La cathédrale Saint Etienne est
classé au patrimoine mondial de l'UNESCO depuis 1992. Elle doit ce titre à sa construction d'un
seul tenant et non par tranches successives. Sa réputation
vient d'une " parfaite utilisation de l'espace, à
l'harmonie de ses proportions et à l'extrême qualité
de son ornementation ". Le visiteur serra frappé
par la lumière intérieure de ce grand vaisseau
avec ses baies et ses vitraux du XIII e siècle et il contemplera
les 5 portails de la façade. C'est la cathédrale
de l'élévation
comme le nouvel éclairage
réalisé en l'an 2000 le souligne.
Le premier maître, cet inconnu
:
C'est sans aucun doute la cathédrale
gothique française qui a su conserver le plus d'authenticité.

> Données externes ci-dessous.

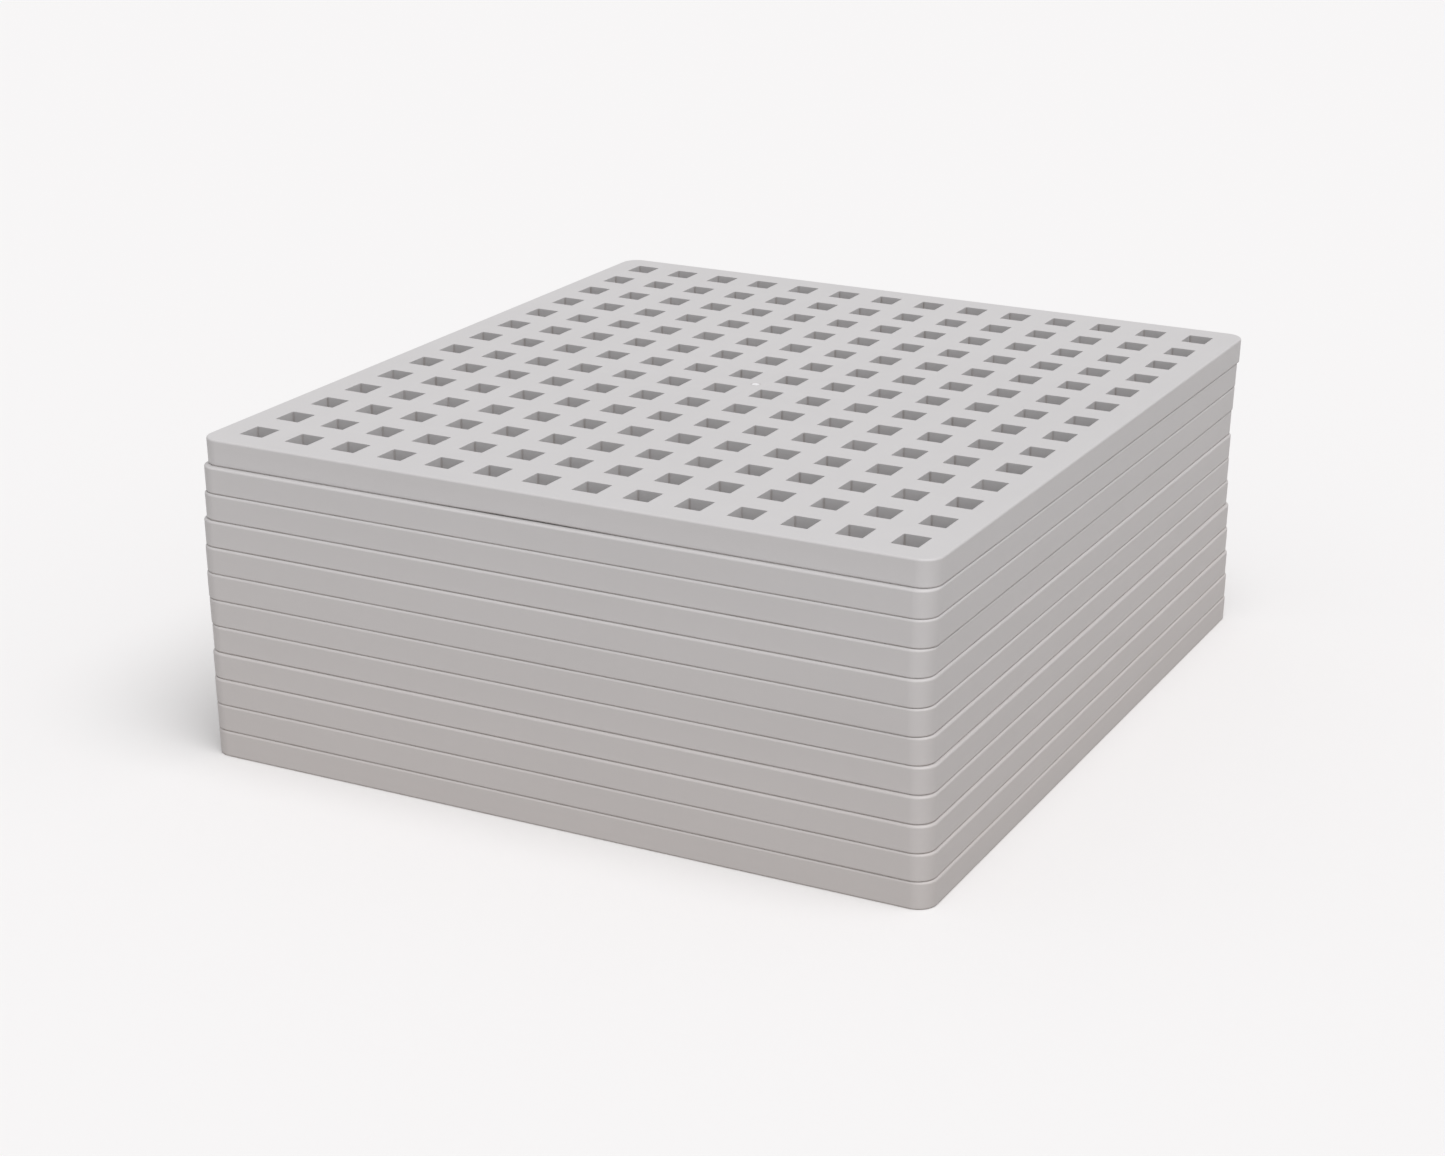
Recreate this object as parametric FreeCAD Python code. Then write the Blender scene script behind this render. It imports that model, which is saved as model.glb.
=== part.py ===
import FreeCAD, Part
import math
import os

# A stack of moulded plastic grid panels, each one loose on the panel below.
# Millimetres. +X across the panel, +Y along its longer side, +Z up.
# The origin is the centre of the bottom panel's underside.

PANEL_WIDTH = 452.0
PANEL_DEPTH = 498.6
PANEL_THICKNESS = 15.6
BORDER = 16.5
HOLES_PER_SIDE = 14

# Inside the border, the holes and the gaps between them are all one unit wide.
UNIT_X = (PANEL_WIDTH - 2 * BORDER) / (2 * HOLES_PER_SIDE - 1)
UNIT_Y = (PANEL_DEPTH - 2 * BORDER) / (2 * HOLES_PER_SIDE - 1)

CORNER_RADIUS = 11.5
TOP_EDGE_RADIUS = 1.5
SIDE_DRAFT = 0.4
HOLE_DRAFT = 0.25

DECK_THICKNESS = 3.0
SKIRT_THICKNESS = 2.6
TUBE_WALL = 2.0
TUBE_RECESS = 0.6
RIB_THICKNESS = 1.8
CORE_DRAFT = 0.2

# The gate mark is a shallow dimple in the middle of the top face.
GATE_RADIUS = 2.6
GATE_DEPTH = 0.5

# How each panel sits on the one below it: steps to +X and +Y in millimetres,
# and a turn about +Z in degrees. The first row is the second panel up.
STACKING_STEPS = [
    (-0.4, 0.1, -0.07),
    (-0.7, 0.3, -0.04),
    (-1.0, 1.1, 0.02),
    (-0.7, 1.5, 0.04),
    (-1.4, 0.7, 0.00),
    (-0.7, 0.2, -0.08),
    (-0.2, 0.4, -0.07),
    (-0.8, 1.2, 0.03),
    (0.6, 1.2, 0.00),
    (0.1, 0.8, -0.07),
    (0.5, 3.0, -0.10),
]


def point(x, y, z):
    return FreeCAD.Vector(x, y, z)


def rounded_rectangle(width, depth, radius, z):
    """A closed wire about the Z axis, with arcs at its four corners."""
    x = width / 2
    y = depth / 2
    bulge = radius * (1 - math.sqrt(0.5))
    corners = [(1, -1), (1, 1), (-1, 1), (-1, -1)]
    arcs = []
    for sx, sy in corners:
        beside_y = point(sx * x, sy * (y - radius), z)
        beside_x = point(sx * (x - radius), sy * y, z)
        middle = point(sx * (x - bulge), sy * (y - bulge), z)
        first, last = (beside_x, beside_y) if sx * sy < 0 else (beside_y, beside_x)
        arcs.append((first, middle, last))
    edges = []
    previous_end = arcs[-1][-1]
    for first, middle, last in arcs:
        edges.append(Part.LineSegment(previous_end, first).toShape())
        edges.append(Part.Arc(first, middle, last).toShape())
        previous_end = last
    return Part.Wire(edges)


def rectangle(x, y, width, depth, z):
    """A closed wire centred on (x, y)."""
    left, right = x - width / 2, x + width / 2
    front, back = y - depth / 2, y + depth / 2
    points = [
        point(left, front, z),
        point(right, front, z),
        point(right, back, z),
        point(left, back, z),
        point(left, front, z),
    ]
    return Part.makePolygon(points)


def loft(lower, upper):
    return Part.makeLoft([lower, upper], True, True)


def hole_centres():
    """The centre of every hole, row by row."""
    middle = (HOLES_PER_SIDE - 1) / 2
    for row in range(HOLES_PER_SIDE):
        for column in range(HOLES_PER_SIDE):
            yield 2 * UNIT_X * (column - middle), 2 * UNIT_Y * (row - middle)


def slab():
    """The panel's outside: drafted sides, rounded corners and a rounded top edge."""
    lower = rounded_rectangle(
        PANEL_WIDTH - 2 * SIDE_DRAFT,
        PANEL_DEPTH - 2 * SIDE_DRAFT,
        CORNER_RADIUS - SIDE_DRAFT,
        0,
    )
    upper = rounded_rectangle(PANEL_WIDTH, PANEL_DEPTH, CORNER_RADIUS, PANEL_THICKNESS)
    body = loft(lower, upper)
    top_edges = [e for e in body.Edges if e.BoundBox.ZMin > PANEL_THICKNESS - 0.001]
    return body.makeFillet(TOP_EDGE_RADIUS, top_edges)


def square_holes():
    """One drafted block for each hole, a little narrower at the underside."""
    blocks = []
    for x, y in hole_centres():
        lower = rectangle(x, y, UNIT_X - 2 * HOLE_DRAFT, UNIT_Y - 2 * HOLE_DRAFT, 0)
        upper = rectangle(x, y, UNIT_X, UNIT_Y, PANEL_THICKNESS)
        blocks.append(loft(lower, upper))
    return Part.makeCompound(blocks)


def hole_tubes():
    """The walls round the holes, which stop just short of the underside."""
    ceiling = PANEL_THICKNESS - DECK_THICKNESS
    blocks = []
    for x, y in hole_centres():
        width = UNIT_X + 2 * TUBE_WALL
        depth = UNIT_Y + 2 * TUBE_WALL
        lower = rectangle(x, y, width - 2 * CORE_DRAFT, depth - 2 * CORE_DRAFT, TUBE_RECESS)
        upper = rectangle(x, y, width, depth, ceiling)
        blocks.append(loft(lower, upper))
    return blocks


def stiffening_ribs():
    """Long ribs in both directions, in every second gap between the holes."""
    ceiling = PANEL_THICKNESS - DECK_THICKNESS
    blocks = []
    for gap in range(1, HOLES_PER_SIDE, 2):
        x = 2 * UNIT_X * (gap - HOLES_PER_SIDE / 2)
        y = 2 * UNIT_Y * (gap - HOLES_PER_SIDE / 2)
        thick = RIB_THICKNESS + 2 * CORE_DRAFT
        blocks.append(
            loft(
                rectangle(x, 0, RIB_THICKNESS, PANEL_DEPTH, 0),
                rectangle(x, 0, thick, PANEL_DEPTH, ceiling),
            )
        )
        blocks.append(
            loft(
                rectangle(0, y, PANEL_WIDTH, RIB_THICKNESS, 0),
                rectangle(0, y, PANEL_WIDTH, thick, ceiling),
            )
        )
    return blocks


def underside_pockets():
    """What is cored out under the deck, round the tubes and between the ribs."""
    inset = SIDE_DRAFT + SKIRT_THICKNESS
    lower = rounded_rectangle(
        PANEL_WIDTH - 2 * inset,
        PANEL_DEPTH - 2 * inset,
        CORNER_RADIUS - inset,
        0,
    )
    inset += CORE_DRAFT
    upper = rounded_rectangle(
        PANEL_WIDTH - 2 * inset,
        PANEL_DEPTH - 2 * inset,
        CORNER_RADIUS - inset,
        PANEL_THICKNESS - DECK_THICKNESS,
    )
    room = loft(lower, upper)
    room = room.cut(Part.makeCompound(hole_tubes()))
    return room.cut(stiffening_ribs())


def gate_dimple():
    """A ball that dips into the top face by the gate mark's depth."""
    ball_radius = (GATE_RADIUS**2 + GATE_DEPTH**2) / (2 * GATE_DEPTH)
    centre = point(0, 0, PANEL_THICKNESS - GATE_DEPTH + ball_radius)
    return Part.makeSphere(ball_radius, centre)


def grid_panel():
    """One whole panel, centred on the Z axis and standing on Z = 0."""
    panel = slab().cut(underside_pockets())
    panel = panel.cut(square_holes())
    panel = panel.cut(gate_dimple())
    return panel.Solids[0]


def stack_places():
    """Where each panel of the stack stands, from the bottom one up."""
    x, y, turn = 0.0, 0.0, 0.0
    places = [(x, y, turn)]
    for step_x, step_y, step_turn in STACKING_STEPS:
        x, y, turn = x + step_x, y + step_y, turn + step_turn
        places.append((x, y, turn))
    return places


def main():
    os.makedirs("parts", exist_ok=True)
    panel = grid_panel()
    for level, (x, y, turn) in enumerate(stack_places()):
        placed = panel.copy()
        placed.Placement = FreeCAD.Placement(
            point(x, y, level * PANEL_THICKNESS),
            FreeCAD.Rotation(point(0, 0, 1), turn),
        )
        placed.exportStep(f"parts/grid_panel_{level + 1:02d}.step")


main()
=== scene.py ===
import math

import bmesh
import bpy
import numpy as np
from mathutils import Matrix, Vector


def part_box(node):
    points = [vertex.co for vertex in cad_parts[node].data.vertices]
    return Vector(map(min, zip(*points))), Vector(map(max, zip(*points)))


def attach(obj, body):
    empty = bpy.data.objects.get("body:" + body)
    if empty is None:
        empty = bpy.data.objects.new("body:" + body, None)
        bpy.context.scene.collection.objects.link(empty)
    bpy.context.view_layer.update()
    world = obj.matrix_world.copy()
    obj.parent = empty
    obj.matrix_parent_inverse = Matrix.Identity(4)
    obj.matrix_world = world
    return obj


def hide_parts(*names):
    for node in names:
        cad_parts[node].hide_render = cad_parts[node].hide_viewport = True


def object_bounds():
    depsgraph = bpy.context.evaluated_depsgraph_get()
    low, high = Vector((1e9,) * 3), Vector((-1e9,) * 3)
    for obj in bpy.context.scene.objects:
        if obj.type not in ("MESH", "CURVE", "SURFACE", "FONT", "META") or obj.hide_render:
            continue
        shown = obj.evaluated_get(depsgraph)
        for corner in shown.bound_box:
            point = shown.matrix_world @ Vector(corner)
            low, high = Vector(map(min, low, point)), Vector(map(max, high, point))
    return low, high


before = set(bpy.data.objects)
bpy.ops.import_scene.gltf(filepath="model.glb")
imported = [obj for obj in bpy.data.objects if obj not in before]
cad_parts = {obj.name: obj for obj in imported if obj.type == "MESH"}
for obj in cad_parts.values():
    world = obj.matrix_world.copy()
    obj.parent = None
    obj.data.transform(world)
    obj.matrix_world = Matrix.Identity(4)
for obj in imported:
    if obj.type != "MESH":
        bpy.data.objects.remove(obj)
cad_low, cad_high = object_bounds()
nodes = sorted(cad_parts)
panel_low, panel_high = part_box(nodes[0])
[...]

Elle est rigoureusement conforme plus de 800 ans après
son édification aux plans de celui que l'on appelle depuis
toujours " le premier maître de Bourges ". L'anonymat
au Moyen Age était courant sauf pour les personnages importants
qui avaient généralement une identité. Or,
de l'homme qui a conçu la cathédrale de Bourges,
nous ne savons rien. Ni son nom, ni d'où il venait, ni
ce qu'il devenu après le début des travaux
.
Quelques hypothèses ont été avancées,
ce génie venait sans doute de la région de l'Aisne,
où il avait fait " son apprentissage ", et s'il
a quitté Bourges, peut être est-il parti en Espagne
vers Burgos ou Tolède. Mais ce ne sont que des suppositions,
la seule certitude, c'est qu'en 1195, lors de ce qui fut peut
être " la cérémonie de la pose de la
première pierre ", il était là, avec
ses idées et ses plans, sans que personne ne note son
nom ! S'appelait-il Jacques, Jean ou Pierre ? Pour toujours ce
génie demeure le Maître inconnu.
Une évolution
. A peine
visible :
Si l'on évoque le " Premier
" Maître de Bourges, c'est sans doute qu'il y en a
eu un second, et certainement un troisième. Il apparaît
en effet qu'au milieu de la construction dans les parties latérales
de la nef, une modification dans les ouvertures des fenêtres
a été réalisée. On note que les fenêtres
situées du côté du chevet ont un découpage
et une surface de vitrage assez faible et par la suite, une augmentation
significative des lancettes est visible. Le gothique de cette
seconde phase apporte encore plus de lumière à
l'intérieur de l'édifice.
Car la cathédrale, si elle est imposante à l'extérieure
a été faite pour des fidèles qui évoluaient
à l'intérieure. D'ailleurs, les chaises d'aujourd'hui
étaient absentes, on évoluait debout, on discutait,
on commerçait peut être, on pouvait aussi y faire
la fête
. Et le tout dans la lumière. C'est
la cathédrale la plus lumineuse de France. Et pour donner
davantage de beauté et d'émotion, les piliers de
la nef ont un écartement différent lorsque l'on
s'approche du chevet afin de gommer l'impression optique de rétrécissement.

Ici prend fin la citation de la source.